• YOUR TASK: Within the entries below, find the portion that opens with the line containing "x, y, nutSeat" and closes with the line containing "before = set(bpy.data.objects)". Retype that portion exactly and only.

• INPUT FOR THIS TASK:
....
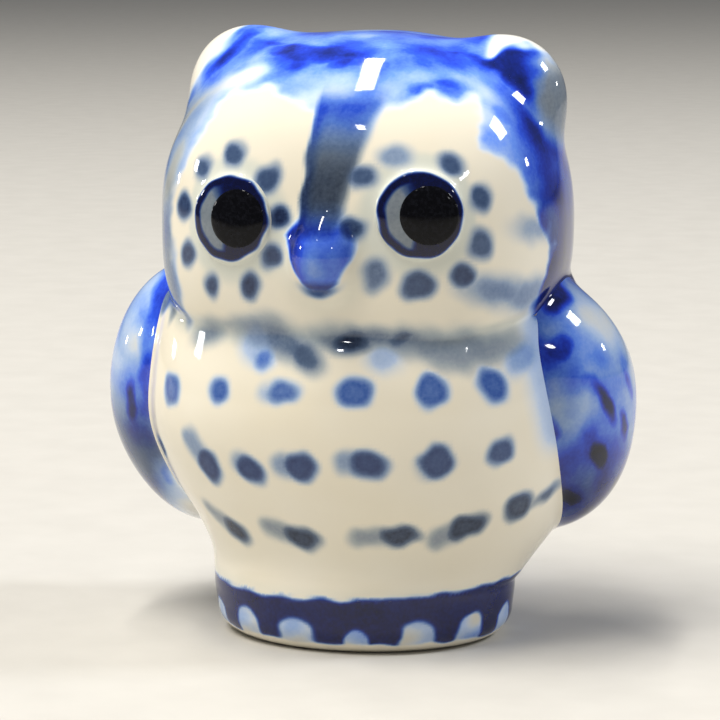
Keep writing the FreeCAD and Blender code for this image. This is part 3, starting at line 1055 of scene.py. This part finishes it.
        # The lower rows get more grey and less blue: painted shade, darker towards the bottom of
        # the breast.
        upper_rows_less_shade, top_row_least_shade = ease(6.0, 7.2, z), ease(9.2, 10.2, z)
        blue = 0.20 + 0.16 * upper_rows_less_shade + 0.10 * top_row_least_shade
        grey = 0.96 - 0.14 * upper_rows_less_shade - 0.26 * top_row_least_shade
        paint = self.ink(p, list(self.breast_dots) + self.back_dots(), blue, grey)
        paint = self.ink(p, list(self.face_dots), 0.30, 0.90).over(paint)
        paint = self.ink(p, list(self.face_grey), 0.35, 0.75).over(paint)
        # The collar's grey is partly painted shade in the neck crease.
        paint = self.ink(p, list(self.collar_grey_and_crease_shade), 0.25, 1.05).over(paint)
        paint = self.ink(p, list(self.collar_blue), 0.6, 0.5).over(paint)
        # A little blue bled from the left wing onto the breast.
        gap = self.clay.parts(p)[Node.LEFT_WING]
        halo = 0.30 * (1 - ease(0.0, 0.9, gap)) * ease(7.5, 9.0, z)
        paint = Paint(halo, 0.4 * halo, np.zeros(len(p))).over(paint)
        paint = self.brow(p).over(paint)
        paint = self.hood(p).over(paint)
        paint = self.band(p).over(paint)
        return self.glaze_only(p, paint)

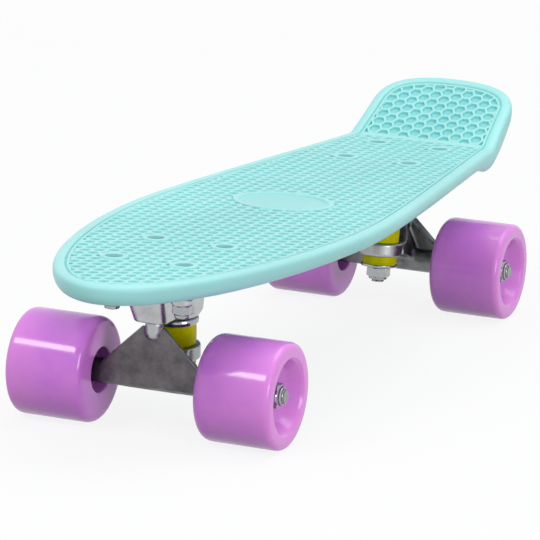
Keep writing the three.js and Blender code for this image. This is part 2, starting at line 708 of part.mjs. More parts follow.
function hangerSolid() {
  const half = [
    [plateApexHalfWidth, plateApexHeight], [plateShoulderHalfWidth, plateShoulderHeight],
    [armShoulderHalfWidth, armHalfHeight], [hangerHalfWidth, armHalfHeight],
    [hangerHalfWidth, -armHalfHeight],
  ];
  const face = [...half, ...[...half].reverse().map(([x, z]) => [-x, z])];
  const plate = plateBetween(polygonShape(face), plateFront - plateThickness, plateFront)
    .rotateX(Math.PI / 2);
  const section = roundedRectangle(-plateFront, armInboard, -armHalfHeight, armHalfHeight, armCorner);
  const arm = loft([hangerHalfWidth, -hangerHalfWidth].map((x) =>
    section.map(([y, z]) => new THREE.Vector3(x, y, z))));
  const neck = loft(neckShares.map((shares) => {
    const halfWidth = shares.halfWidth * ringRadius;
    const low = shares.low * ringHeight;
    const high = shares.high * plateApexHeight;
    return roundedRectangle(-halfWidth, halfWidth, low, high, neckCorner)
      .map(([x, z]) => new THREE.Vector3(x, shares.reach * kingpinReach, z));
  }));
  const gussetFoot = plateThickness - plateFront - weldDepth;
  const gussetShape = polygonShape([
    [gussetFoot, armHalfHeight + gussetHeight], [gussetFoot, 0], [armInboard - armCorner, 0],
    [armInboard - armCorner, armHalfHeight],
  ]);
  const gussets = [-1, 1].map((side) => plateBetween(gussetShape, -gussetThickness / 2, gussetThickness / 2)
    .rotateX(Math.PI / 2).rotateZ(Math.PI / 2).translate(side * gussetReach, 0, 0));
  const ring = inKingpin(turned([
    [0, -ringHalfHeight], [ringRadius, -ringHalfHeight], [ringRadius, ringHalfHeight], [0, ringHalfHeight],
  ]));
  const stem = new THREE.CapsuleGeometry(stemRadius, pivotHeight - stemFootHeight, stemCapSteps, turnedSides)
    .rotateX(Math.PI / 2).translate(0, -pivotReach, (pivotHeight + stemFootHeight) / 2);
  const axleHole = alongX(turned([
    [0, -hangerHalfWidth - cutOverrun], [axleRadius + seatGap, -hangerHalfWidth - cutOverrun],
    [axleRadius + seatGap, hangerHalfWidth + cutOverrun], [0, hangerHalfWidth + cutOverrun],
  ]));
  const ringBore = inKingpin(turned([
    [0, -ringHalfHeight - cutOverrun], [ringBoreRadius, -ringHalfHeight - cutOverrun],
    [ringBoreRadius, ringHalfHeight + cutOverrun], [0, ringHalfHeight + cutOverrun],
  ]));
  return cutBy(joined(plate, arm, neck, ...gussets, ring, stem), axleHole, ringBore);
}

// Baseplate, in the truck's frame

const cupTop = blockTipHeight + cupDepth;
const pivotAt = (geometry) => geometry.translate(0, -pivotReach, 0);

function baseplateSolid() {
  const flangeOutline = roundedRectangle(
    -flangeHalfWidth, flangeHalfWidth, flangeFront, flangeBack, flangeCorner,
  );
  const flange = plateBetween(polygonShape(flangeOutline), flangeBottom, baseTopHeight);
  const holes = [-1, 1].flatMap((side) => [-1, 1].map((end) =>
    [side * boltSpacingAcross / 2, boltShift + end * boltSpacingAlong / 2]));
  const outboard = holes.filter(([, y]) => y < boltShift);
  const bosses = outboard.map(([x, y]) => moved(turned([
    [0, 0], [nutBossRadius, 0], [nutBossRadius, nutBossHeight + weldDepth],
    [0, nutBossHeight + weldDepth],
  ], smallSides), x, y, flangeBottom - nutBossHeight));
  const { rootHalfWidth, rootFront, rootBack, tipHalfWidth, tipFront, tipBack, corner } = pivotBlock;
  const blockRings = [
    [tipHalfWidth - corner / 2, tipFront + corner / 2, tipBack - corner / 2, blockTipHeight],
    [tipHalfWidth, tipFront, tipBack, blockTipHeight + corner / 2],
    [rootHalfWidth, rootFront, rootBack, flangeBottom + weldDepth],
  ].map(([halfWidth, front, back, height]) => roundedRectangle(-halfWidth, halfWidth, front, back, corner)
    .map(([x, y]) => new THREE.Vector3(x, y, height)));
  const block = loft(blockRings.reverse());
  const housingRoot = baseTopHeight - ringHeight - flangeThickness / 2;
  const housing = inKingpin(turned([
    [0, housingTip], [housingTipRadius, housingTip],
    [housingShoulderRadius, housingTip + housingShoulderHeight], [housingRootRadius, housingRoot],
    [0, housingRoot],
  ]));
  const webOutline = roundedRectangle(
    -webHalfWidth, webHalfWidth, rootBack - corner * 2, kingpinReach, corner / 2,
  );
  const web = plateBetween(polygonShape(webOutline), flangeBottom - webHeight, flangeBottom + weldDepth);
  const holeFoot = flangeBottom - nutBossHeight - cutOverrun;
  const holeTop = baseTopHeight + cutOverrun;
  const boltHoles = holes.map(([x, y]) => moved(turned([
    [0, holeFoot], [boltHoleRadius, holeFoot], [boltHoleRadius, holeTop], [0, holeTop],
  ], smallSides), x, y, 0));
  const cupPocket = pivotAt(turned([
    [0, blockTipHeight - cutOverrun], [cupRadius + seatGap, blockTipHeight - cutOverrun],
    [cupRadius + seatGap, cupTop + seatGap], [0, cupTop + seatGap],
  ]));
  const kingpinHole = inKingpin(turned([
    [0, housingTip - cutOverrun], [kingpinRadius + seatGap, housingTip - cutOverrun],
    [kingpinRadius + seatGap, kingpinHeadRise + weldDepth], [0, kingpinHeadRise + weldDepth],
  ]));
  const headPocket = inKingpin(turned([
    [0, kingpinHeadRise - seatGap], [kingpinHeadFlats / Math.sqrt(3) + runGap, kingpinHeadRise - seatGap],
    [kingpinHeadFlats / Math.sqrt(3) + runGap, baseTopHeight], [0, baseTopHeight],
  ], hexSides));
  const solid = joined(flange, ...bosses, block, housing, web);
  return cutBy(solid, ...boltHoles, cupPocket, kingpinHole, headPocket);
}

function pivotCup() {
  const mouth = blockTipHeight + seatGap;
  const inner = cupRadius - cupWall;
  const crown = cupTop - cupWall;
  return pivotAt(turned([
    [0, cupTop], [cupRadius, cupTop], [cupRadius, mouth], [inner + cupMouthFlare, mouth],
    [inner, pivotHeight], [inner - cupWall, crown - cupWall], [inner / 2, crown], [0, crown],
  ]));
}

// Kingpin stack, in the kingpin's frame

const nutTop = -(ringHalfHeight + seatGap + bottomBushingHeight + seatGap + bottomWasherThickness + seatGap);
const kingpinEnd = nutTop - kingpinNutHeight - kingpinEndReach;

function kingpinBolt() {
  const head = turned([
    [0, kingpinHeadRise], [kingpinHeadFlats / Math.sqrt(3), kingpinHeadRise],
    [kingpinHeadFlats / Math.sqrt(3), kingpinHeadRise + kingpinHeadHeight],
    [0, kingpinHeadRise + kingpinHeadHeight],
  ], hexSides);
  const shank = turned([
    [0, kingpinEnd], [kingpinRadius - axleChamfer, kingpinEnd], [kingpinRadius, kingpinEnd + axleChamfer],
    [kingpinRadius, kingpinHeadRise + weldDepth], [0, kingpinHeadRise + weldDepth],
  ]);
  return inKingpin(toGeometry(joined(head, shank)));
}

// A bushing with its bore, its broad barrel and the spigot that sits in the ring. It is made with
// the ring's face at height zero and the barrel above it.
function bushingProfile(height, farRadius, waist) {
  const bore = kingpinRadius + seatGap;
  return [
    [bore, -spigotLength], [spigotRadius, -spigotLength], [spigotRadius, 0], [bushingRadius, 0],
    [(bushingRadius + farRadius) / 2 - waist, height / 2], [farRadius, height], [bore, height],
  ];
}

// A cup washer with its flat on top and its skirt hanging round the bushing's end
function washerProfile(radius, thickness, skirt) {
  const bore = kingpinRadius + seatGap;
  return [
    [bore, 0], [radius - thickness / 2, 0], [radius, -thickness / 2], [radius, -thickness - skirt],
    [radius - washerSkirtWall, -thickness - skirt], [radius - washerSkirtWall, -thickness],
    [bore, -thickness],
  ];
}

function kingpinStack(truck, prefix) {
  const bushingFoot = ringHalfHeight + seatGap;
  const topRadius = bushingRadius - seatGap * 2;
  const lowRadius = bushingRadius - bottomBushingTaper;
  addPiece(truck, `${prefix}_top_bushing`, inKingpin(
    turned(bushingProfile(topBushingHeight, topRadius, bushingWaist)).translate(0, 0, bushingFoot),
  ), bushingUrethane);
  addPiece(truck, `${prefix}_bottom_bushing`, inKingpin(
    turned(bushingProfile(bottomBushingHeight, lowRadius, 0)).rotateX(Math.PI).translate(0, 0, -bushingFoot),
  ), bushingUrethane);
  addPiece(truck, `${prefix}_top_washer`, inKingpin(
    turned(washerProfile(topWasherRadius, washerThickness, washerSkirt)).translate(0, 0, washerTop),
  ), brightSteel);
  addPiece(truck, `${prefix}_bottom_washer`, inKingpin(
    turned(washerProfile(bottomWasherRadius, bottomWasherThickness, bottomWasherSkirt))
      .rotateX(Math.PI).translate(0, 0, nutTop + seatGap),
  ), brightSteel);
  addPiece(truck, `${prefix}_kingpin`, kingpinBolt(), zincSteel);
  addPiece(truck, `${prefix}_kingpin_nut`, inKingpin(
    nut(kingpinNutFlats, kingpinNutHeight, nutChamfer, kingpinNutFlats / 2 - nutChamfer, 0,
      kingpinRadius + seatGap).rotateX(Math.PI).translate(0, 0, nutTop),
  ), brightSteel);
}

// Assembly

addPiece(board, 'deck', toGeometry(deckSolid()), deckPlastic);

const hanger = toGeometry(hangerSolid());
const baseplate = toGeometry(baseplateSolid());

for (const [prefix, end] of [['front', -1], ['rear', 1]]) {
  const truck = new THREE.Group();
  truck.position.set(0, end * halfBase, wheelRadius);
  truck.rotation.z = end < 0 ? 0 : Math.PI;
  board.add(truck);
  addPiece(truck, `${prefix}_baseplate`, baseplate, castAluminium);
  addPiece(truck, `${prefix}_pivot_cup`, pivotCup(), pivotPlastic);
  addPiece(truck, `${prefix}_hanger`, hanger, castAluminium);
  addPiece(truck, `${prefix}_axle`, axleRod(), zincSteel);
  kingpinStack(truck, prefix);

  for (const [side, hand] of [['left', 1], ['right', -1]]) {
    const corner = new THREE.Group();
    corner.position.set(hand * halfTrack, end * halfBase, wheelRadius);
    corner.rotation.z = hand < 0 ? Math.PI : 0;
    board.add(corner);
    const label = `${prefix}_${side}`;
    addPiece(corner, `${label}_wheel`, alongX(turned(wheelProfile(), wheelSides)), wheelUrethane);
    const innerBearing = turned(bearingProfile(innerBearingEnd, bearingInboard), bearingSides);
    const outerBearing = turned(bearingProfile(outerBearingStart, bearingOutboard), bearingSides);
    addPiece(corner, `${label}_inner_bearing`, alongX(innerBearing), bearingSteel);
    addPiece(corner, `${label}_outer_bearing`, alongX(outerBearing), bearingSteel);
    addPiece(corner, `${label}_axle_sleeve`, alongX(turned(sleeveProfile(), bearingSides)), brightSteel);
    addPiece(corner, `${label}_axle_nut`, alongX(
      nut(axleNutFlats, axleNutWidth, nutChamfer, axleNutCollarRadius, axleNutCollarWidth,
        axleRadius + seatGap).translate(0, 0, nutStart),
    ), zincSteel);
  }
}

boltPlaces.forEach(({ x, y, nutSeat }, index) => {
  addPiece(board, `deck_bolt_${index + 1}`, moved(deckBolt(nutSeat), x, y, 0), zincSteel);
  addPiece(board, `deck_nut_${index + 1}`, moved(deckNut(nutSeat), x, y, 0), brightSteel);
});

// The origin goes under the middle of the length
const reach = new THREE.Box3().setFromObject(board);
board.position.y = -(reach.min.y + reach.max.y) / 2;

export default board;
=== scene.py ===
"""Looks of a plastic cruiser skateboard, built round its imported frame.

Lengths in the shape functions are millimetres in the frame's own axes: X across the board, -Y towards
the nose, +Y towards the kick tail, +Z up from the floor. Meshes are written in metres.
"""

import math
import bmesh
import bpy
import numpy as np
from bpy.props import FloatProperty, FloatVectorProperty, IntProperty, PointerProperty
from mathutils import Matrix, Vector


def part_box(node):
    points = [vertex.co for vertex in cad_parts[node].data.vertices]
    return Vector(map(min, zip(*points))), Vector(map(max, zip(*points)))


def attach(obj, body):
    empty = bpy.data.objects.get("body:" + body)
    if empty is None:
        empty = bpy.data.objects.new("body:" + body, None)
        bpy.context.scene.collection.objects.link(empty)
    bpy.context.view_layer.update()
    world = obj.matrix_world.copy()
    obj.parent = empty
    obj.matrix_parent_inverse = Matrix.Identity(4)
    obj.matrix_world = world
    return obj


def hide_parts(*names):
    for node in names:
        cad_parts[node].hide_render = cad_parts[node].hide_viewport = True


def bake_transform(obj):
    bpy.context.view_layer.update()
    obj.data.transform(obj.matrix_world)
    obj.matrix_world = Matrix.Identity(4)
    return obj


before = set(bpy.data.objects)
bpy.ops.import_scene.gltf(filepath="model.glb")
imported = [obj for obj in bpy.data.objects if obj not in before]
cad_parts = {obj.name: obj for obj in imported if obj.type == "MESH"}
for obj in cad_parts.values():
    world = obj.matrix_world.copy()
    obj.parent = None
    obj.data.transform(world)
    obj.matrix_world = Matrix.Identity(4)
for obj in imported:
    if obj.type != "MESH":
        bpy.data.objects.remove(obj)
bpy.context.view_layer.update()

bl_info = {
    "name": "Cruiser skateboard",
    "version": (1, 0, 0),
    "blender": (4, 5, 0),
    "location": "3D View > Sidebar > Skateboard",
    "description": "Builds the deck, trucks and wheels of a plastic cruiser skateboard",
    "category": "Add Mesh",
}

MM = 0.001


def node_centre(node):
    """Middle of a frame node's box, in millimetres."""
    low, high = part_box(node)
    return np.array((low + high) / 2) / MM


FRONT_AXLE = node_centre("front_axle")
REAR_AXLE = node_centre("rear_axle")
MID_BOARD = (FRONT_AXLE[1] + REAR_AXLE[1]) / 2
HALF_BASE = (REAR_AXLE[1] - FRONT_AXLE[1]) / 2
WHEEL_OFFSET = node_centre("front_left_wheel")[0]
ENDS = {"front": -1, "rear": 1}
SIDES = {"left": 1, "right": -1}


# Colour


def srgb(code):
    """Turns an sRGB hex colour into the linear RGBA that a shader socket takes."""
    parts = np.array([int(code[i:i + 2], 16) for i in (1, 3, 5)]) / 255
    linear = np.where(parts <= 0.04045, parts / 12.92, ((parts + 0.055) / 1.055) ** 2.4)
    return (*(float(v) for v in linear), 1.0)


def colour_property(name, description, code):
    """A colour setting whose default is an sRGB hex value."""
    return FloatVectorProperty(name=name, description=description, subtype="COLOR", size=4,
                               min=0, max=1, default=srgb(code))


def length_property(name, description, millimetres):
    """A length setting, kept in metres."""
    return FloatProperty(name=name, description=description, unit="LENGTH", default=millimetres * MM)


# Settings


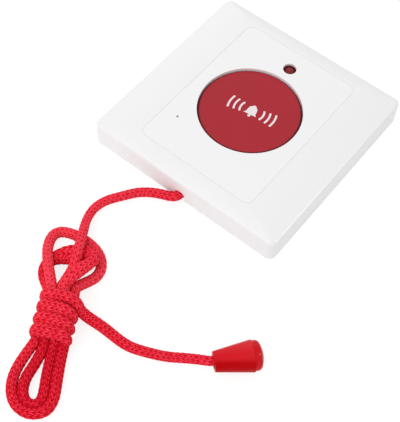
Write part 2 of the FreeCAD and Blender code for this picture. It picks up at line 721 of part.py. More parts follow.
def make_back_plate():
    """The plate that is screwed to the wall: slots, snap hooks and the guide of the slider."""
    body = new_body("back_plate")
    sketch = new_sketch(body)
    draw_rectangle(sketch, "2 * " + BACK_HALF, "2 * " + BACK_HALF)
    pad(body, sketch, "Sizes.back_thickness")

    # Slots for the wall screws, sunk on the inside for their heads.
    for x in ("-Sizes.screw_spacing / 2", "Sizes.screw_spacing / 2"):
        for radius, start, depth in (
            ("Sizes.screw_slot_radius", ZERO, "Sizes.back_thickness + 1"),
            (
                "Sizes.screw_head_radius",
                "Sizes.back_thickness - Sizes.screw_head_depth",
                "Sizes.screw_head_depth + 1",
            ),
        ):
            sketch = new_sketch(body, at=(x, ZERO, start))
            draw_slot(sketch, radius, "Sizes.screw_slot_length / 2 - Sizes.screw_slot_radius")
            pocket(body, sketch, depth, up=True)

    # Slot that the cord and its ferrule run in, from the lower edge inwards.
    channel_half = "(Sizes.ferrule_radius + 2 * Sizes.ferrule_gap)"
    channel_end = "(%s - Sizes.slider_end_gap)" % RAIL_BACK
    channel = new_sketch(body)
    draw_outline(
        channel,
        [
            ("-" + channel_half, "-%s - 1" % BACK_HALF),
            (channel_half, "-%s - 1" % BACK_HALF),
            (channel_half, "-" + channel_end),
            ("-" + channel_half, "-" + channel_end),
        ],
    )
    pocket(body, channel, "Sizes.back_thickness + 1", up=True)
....
• THE RESPONSE:
boltPlaces.forEach(({ x, y, nutSeat }, index) => {
  addPiece(board, `deck_bolt_${index + 1}`, moved(deckBolt(nutSeat), x, y, 0), zincSteel);
  addPiece(board, `deck_nut_${index + 1}`, moved(deckNut(nutSeat), x, y, 0), brightSteel);
});

// The origin goes under the middle of the length
const reach = new THREE.Box3().setFromObject(board);
board.position.y = -(reach.min.y + reach.max.y) / 2;

export default board;
=== scene.py ===
"""Looks of a plastic cruiser skateboard, built round its imported frame.

Lengths in the shape functions are millimetres in the frame's own axes: X across the board, -Y towards
the nose, +Y towards the kick tail, +Z up from the floor. Meshes are written in metres.
"""

import math
import bmesh
import bpy
import numpy as np
from bpy.props import FloatProperty, FloatVectorProperty, IntProperty, PointerProperty
from mathutils import Matrix, Vector


def part_box(node):
    points = [vertex.co for vertex in cad_parts[node].data.vertices]
    return Vector(map(min, zip(*points))), Vector(map(max, zip(*points)))


def attach(obj, body):
    empty = bpy.data.objects.get("body:" + body)
    if empty is None:
        empty = bpy.data.objects.new("body:" + body, None)
        bpy.context.scene.collection.objects.link(empty)
    bpy.context.view_layer.update()
    world = obj.matrix_world.copy()
    obj.parent = empty
    obj.matrix_parent_inverse = Matrix.Identity(4)
    obj.matrix_world = world
    return obj


def hide_parts(*names):
    for node in names:
        cad_parts[node].hide_render = cad_parts[node].hide_viewport = True


def bake_transform(obj):
    bpy.context.view_layer.update()
    obj.data.transform(obj.matrix_world)
    obj.matrix_world = Matrix.Identity(4)
    return obj


before = set(bpy.data.objects)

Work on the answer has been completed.